Se dice, y a justo título, que España es Madre de Naciones: si el de Madre es más que un término de honra para una mujer, con qué orgullo un pueblo debería portar en su pecho e incluso en sus símbolos el título de Madre de otros pueblos, que ya han crecido como arbustos vigorosos, rumbo a una madurez en la que florezcan todas sus diversas potencialidades.
Pero si España fue Madre de Naciones es porque era católica, porque el catolicismo le dio grandeza y fecundidad para expandir los confines de los océanos y la civilización y sembrar en primitivas tierras los injertos de su gigante cultura latina y sobre todo la semilla vigorosa de una fe que habían sabido custodiar. Pues hubo otros pueblos, que aunque se vanagloriaran de la herencia que guardaban de Grecia y Roma, ya habían cortado los mucho más importantes lazos con la Esposa de Cristo, y por eso, aunque también le dieron la vuelta al globo y se enseñorearon sobre muchos pueblos, no se pueden jactar de ser madres de naciones y culturas originales.
En el fondo decir que España es Madre de Naciones es lo mismo que decir que la Iglesia es Madre de Naciones, una Madre que por lo demás ya había probado hasta la saciedad la fertilidad de su maternidad en esos campos, al punto de engendrar y criar los más elevados hijos que ha presenciado la Historia, las naciones de la Cristiandad.
Hoy, cuando muchas naciones de occidente se desgarran y deshacen justamente por haber escupido sobre aquello que era su savia, la tradición cristiana, es la hora de cuestionar otrora intangibles ‘dogmas’ liberales, como ese de la separación absoluta entre Iglesia y Estado.
Es claro que desde que existió la Iglesia, hay campos que son específicos de la Iglesia y otros que son específicos del Estado. Pero también es cierto que hay terrenos en los que la Iglesia tiene interés especialísimo, porque se relacionan fuertemente con la salvación de las almas, que es la misión que el propio Cristo-Dios le encomendó aquí en la Tierra. La misión del Estado no puede ser solo la búsqueda de mayor riqueza y bienestar común aquí en esta Tierra, sino no entorpecer y favorecer en lo que quepa (sin imponer) a que la Iglesia prepare y promueva la salvación eterna de las almas, con la consecuencia de que no hay nada que beneficie más aquí a las sociedades humanas que la labor de la Iglesia.
Pero para no sacarle el quite a una arista del problema que consideramos de fondo, debemos decir que a veces ve uno sectores en la Iglesia que como que parecieran no tener conciencia de la grandeza de la Iglesia, de la grandeza inmensa del Tesoro que le fue confiado, y que aparentan pedirle excusas al Estado por el mero hecho de existir.

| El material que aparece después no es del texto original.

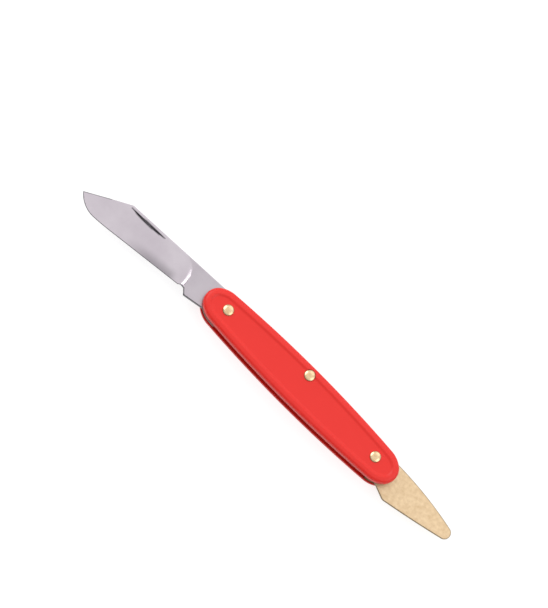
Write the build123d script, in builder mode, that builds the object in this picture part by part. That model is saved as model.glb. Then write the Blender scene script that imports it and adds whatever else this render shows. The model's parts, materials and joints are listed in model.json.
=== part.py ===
from build123d import *
import math
import os

# Folding budding knife: a pruning blade at one end and a flat bark lifter at the other, both
# folding into one side of a riveted handle with moulded scales.
#
# Frame: X runs along the handle, with the blade towards -X and the lifter towards +X.
# +Y is the back of the handle, and -Y is the open belly that both tools fold into.
# The rear scale's rim lies on Z = 0 and the front scale faces +Z.
# Outlines are drawn from the middle of the handle, which level() puts in its place, so that the
# origin is the bottom centre of the opened knife. Millimetres throughout.

# ---------------------------------------------------------------- handle outline
HANDLE_LENGTH = 100.9
HANDLE_WIDTH = 17.12
SIDE_R = 561.0                # the long sides are very slightly bowed
SHOULDER_R = 11.0             # from a side to a nose
NOSE_R = 6.0
OUTLINE_X = 0.3               # middle of the outline from the middle of the drawing

# ---------------------------------------------------------------- the stack, from the rear up
SCALE_T = 4.1
LINER_T = 0.4
LIFTER_LAYER_T = 1.6
BLADE_LAYER_T = 2.3
SIDE_PLAY = 0.05              # on each side of a tool in its layer

REAR_LINER_Z = SCALE_T
LIFTER_LAYER_Z = REAR_LINER_Z + LINER_T
CENTRE_LINER_Z = LIFTER_LAYER_Z + LIFTER_LAYER_T
BLADE_LAYER_Z = CENTRE_LINER_Z + LINER_T
FRONT_LINER_Z = BLADE_LAYER_Z + BLADE_LAYER_T
FRONT_SCALE_Z = FRONT_LINER_Z + LINER_T
HANDLE_T = FRONT_SCALE_Z + SCALE_T

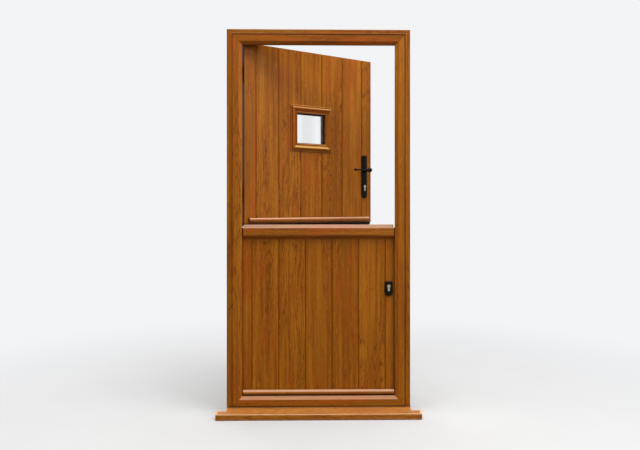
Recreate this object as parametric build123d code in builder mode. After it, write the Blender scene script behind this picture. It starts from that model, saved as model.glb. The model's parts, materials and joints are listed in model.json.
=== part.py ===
"""A stable door: two inward-opening leaves in a mitred hollow frame with a projecting sill.

Lengths are in millimetres. X runs to the right and Y inwards as seen from outside, Z runs up.
The outer face of the frame lies at Y = 0, and the underside of the sill at Z = 0.
"""

import math
import os

from build123d import *

os.makedirs("parts", exist_ok=True)

# Frame
frame_width = 876.0
frame_height = 1881.0
frame_face = 50.0
frame_flat = 34.0
frame_depth = 70.0
lip_bevel = 10.0
lip_depth = 24.0
rebate_width = 25.5
frame_arris = 2.5
profile_wall = 3.0
profile_web = 1.5
extension_width = 27.0
extension_depth = 60.0
extension_round = 4.0
extension_bead = 9.0
extension_bead_round = 2.0
extension_set_back = 3.5
steel_wall = 1.5
steel_setback = 70.0
slide_in = 0.4

# Sill
sill_overhang = 45.0
sill_back = 44.0
sill_nose = 29.0
sill_reach = 80.0
sill_horn = 38.0
sill_flat = 2.0
sill_pitch = 34.0
end_cap = 3.0
drip_groove = 5.0
drip_groove_back = 12.0

# Leaves
leaf_thickness = 44.0
edge_gap = 5.0
end_gap = 6.0
lip_gap = 3.0
meeting_height = 946.0
leaf_split = 20.0
board_pitch = 136.0
board_count = 6
groove_depth = 3.5
joint_width = 2.2
joint_depth = 6.0
slab_arris = 1.5
open_angle = 32.2

# Ledge, drip bars and seals
ledge_side_gap = 6.5
ledge_reach = 22.0
ledge_back_drop = 58.0
ledge_front_drop = 38.0
ledge_nose_drop = 1.0
ledge_upstand = 17.0
ledge_cap = 2.0
bar_side_gap = 4.5
bar_height = 23.0
bar_reach = 20.0
upper_bar_rise = 6.5
lower_bar_rise = 24.0
seal_width = 9.0
seal_inset = 1.5
seal_rest_gap = 0.3
seal_arris = 1.0
meeting_seal_height = 15.5
meeting_seal_inset = 3.0
meeting_seal_wall = 2.5
meeting_seal_round = 5.0

# Window
sight_width = 182.0
sight_height = 164.0
window_from_hinge = 405.0
window_from_top = 416.5
cassette_face = 43.0
cassette_rise = 15.0
cassette_tongue = 9.0
cassette_tongue_depth = 9.5
aperture_margin = 20.0
glass_edge = 7.5
pane_thickness = 4.0
gasket = 0.5
spacer_width = 6.0
boss_radius = 3.6
cassette_screw_inset = 28.0
cassette_screw_face = 4.5
cassette_recess_radius = 4.4
flange_width = 10.0
flange_rise = 4.5
flange_arris = 1.5
ridge_round = 8.0
ridge_flat = 3.0
bead_rise = 8.0
bead_width = 8.0
slope_sag = 1.5

# Locks and handles
backset = 50.0
spindle_rise = 296.0
lever_to_cylinder = 92.0
lower_cylinder_drop = 297.0
spindle_side = 8.0
plate_width = 34.0
plate_above = 85.5
plate_below = 65.5
plate_thickness = 8.0
plate_round_top = 6.0
plate_round_bottom = 14.0
plate_arris = 2.0
plate_screw_inset = 9.5
plate_screw_radius = 2.5
lever_length = 110.0
lever_stand_off = 48.0
lever_collar_radius = 9.0
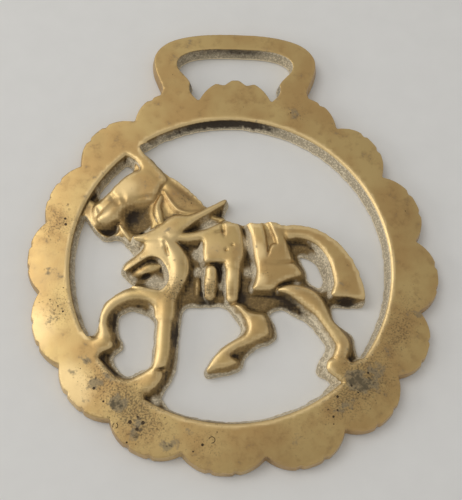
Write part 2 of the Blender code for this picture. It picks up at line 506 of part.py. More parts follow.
def on_edge(plan, points):
    """Points moved onto the metal's nearest edge."""
    nudge = GRID_PITCH / 20
    for _ in range(3):
        distance = plan.distance(points)
        slope = np.column_stack([plan.distance(points + (nudge, 0)) - distance,
                                 plan.distance(points + (0, nudge)) - distance]) / nudge
        steepness = np.maximum((slope ** 2).sum(1), 0.25)
        points = points - slope * (distance / steepness)[:, None]
    return points


def cut_triangles(triangles, side, cut):
    """The parts of triangles that lie on metal. side is 1 on metal, 0 on its edge and -1 off it."""
    sides = side[triangles]
    kept = triangles[(sides.min(1) >= 0) & (sides.max(1) > 0)].tolist()
    for triangle in triangles[(sides.min(1) < 0) & (sides.max(1) > 0)].tolist():
        shape = []
        for here, after in zip(triangle, triangle[1:] + triangle[:1]):
            if side[here] >= 0:
                shape.append(here)
            if side[here] * side[after] < 0:
                shape.append(cut(here, after))
        kept.extend([shape[0], shape[n], shape[n + 1]] for n in range(1, len(shape) - 1))
    return kept


def front_mesh(plan):
    """Vertices and triangles of the front: a square grid fitted to the metal's edges."""
    low, high = plan.box()
    counts = np.ceil((high - low) / GRID_PITCH).astype(int) + 5
    rows, columns = np.indices((counts[1], counts[0]))
    points = low + (np.column_stack([columns.ravel(), rows.ravel()]) - 2.0) * GRID_PITCH
    distance = plan.distance(points)
    close = np.abs(distance) < 0.38 * GRID_PITCH
    points[close] = on_edge(plan, points[close])
    side = np.where(close, 0, np.sign(distance)).astype(int)
    height = front_height(points, np.where(close, 0.0, distance))

    corner = (rows * counts[0] + columns)[:-1, :-1].ravel()
    across, up = corner + 1, corner + counts[0]
    beyond = up + 1
    rising = np.abs(height[corner] - height[beyond]) <= np.abs(height[across] - height[up])
    first = np.where(rising[:, None], np.column_stack([corner, across, beyond]),
                     np.column_stack([corner, across, up]))
    second = np.where(rising[:, None], np.column_stack([corner, beyond, up]),
                      np.column_stack([across, beyond, up]))

    cuts = {}

    def cut(here, after):
        pair = (min(here, after), max(here, after))
        return cuts.setdefault(pair, len(points) + len(cuts))

    triangles = cut_triangles(np.vstack([first, second]), side, cut)
    pairs = np.array(list(cuts))
    share = distance[pairs[:, 0]] / (distance[pairs[:, 0]] - distance[pairs[:, 1]])
    crossings = points[pairs[:, 0]] + share[:, None] * (points[pairs[:, 1]] - points[pairs[:, 0]])
    crossings = on_edge(plan, crossings)
    points = np.vstack([points, crossings])
    height = np.concatenate([height, front_height(crossings, np.zeros(len(crossings)))])
    used, renumbered = np.unique(np.array(triangles), return_inverse=True)
    return np.column_stack([points[used], height[used]]), renumbered.reshape(-1, 3)


def add_back(mesh):
    """Close the front with walls down to a flat back."""
    body = bmesh.new()
    body.from_mesh(mesh)
    edges = [edge for edge in body.edges if edge.is_boundary]
    walls = bmesh.ops.extrude_edge_only(body, edges=edges)["geom"]
    for vertex in walls:
        if isinstance(vertex, bmesh.types.BMVert):
            vertex.co.z = 0.0
    foot = [edge for edge in body.edges if edge.is_boundary]
    bmesh.ops.triangle_fill(body, use_beauty=True, edges=foot, normal=(0.0, 0.0, -1.0))
    bmesh.ops.recalc_face_normals(body, faces=body.faces)
    body.to_mesh(mesh)
    body.free()


def brass():
    """Worn yellow brass."""
    material = bpy.data.materials.new("brass")
    material.use_nodes = True
    shader = material.node_tree.nodes["Principled BSDF"]
    shader.inputs["Base Color"].default_value = BRASS_COLOUR
    shader.inputs["Metallic"].default_value = 1.0
    shader.inputs["Roughness"].default_value = 0.35
    return material


def make_brass():
    """The casting, centred on its origin and lying on its back."""
    vertices, triangles = front_mesh(Plan())
    middle = (vertices[:, :2].min(0) + vertices[:, :2].max(0)) / 2
    vertices[:, :2] -= middle
    mesh = bpy.data.meshes.new("horse_brass")
    mesh.from_pydata(vertices.tolist(), [], triangles.tolist())
    add_back(mesh)
    mesh.materials.append(brass())
    casting = bpy.data.objects.new("horse_brass", mesh)
    bpy.context.collection.objects.link(casting)
    facets = casting.modifiers.new("Facets", "DECIMATE")
    facets.ratio = min(1.0, FACETS / len(mesh.polygons))
    mesh.shade_smooth()
    mesh.set_sharp_from_angle(angle=math.radians(40))
    return casting


for leftover in list(bpy.data.objects):
    bpy.data.objects.remove(leftover)
make_brass()
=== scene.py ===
"""Looks of a cast horse brass: a harnessed horse in a scalloped ring, under a slotted strap hanger."""

import math

import bpy
import numpy as np
from mathutils import Euler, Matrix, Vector


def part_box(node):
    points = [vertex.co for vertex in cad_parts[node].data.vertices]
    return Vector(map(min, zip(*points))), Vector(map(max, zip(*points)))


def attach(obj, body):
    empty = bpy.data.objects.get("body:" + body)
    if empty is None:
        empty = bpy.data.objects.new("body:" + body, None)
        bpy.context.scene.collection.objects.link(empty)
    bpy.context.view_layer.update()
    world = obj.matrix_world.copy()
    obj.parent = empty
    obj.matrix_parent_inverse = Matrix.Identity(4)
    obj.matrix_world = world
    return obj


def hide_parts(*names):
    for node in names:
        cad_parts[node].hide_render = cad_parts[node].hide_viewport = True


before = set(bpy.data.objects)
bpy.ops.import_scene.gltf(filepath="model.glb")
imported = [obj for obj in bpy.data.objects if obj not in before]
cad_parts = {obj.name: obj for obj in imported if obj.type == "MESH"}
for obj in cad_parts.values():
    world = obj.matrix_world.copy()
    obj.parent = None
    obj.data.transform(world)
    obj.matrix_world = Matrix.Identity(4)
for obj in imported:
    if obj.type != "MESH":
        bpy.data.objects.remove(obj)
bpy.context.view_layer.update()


# The brass
# One casting in yellow brass: strap hanger, scalloped ring and the pierced horse in it. The pattern was
# pressed in sand, so low floors and the openings' edges keep a rough pale skin. High spots are worn smooth
# by polishing.

# Driving sizes in metres
OPENING_RADIUS = 0.0290
RIM_WIDTH = 0.0086
LOBE_DEPTH = 0.0026
HANGER_WIDTH = 0.0329
HANGER_RISE = 0.0115
HANGER_BAR = 0.0044
HANGER_SHIFT = -0.0003
HANGER_LEAN = math.radians(1.2)
SLOT_WIDTH = 0.0222
THICKNESS = 0.0028
RELIEF_RISE = 0.0006
WEB_THICKNESS = 0.0012
EDGE_THICKNESS = 0.0005
OPENING_FLARE = 0.00065
FORM_DRAFT = 0.0008
EDGE_DRAFT = 0.00045
EDGE_ROUND = 0.0003
FILLET = 0.0005
CROWN_REACH = 0.0009
BOWL_CURVE = 1.5
FAR = 0.004
CHAMFER_DROP = 0.0005
NICK_DEPTH = 0.0004

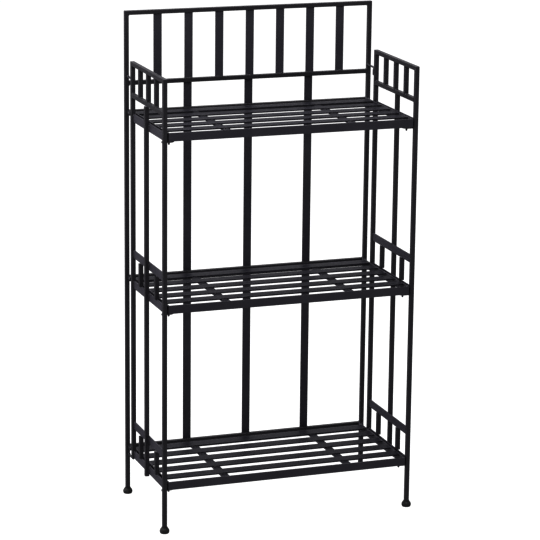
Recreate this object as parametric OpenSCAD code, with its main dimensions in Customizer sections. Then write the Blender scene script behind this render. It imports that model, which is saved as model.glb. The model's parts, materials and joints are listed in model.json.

No: Cristo-Dios no padeció terriblemente y murió por poca cosa, sino para comprarnos la mayor riqueza de la Tierra que es la gracia, administrada por la Iglesia, gracia que produce maravillas.
En un Estado de mayoría de habitantes cristianos, la Iglesia es el alma de ese Estado. Que el Estado menosprecie a la Iglesia, es como si el cuerpo menospreciara su alma. Un Estado nacido de la Iglesia, que menosprecia a su Alma-Iglesia, pues llega a los desastres que estamos viendo, de naciones que agonizan, pues justamente la definición de muerte es la de la separación del alma y el cuerpo.
Los católicos debemos renovar nuestra conciencia, de que pertenecemos a esa Madre de Naciones, a esa Vivificadora de Naciones, que no ha perdido en nada su potencialidad de engendrar y dar vida, de incluso resucitar a la vida a cuerpos que ya parecen medio muertos.
Los católicos debemos reclamar el elevado puesto que le corresponde a la Iglesia dentro del Estado. No es un querer devolver la arena del reloj de arena de la Historia, no; todo con serenidad, con sentido común, sin pisotear y cuidando también de los reales derechos de los no cristianos.
Pero es por el bien del propio Estado. Porque el Estado que mejor funcionaría, sería un Estado de santos; y los santos los produce es la Iglesia, no el Estado.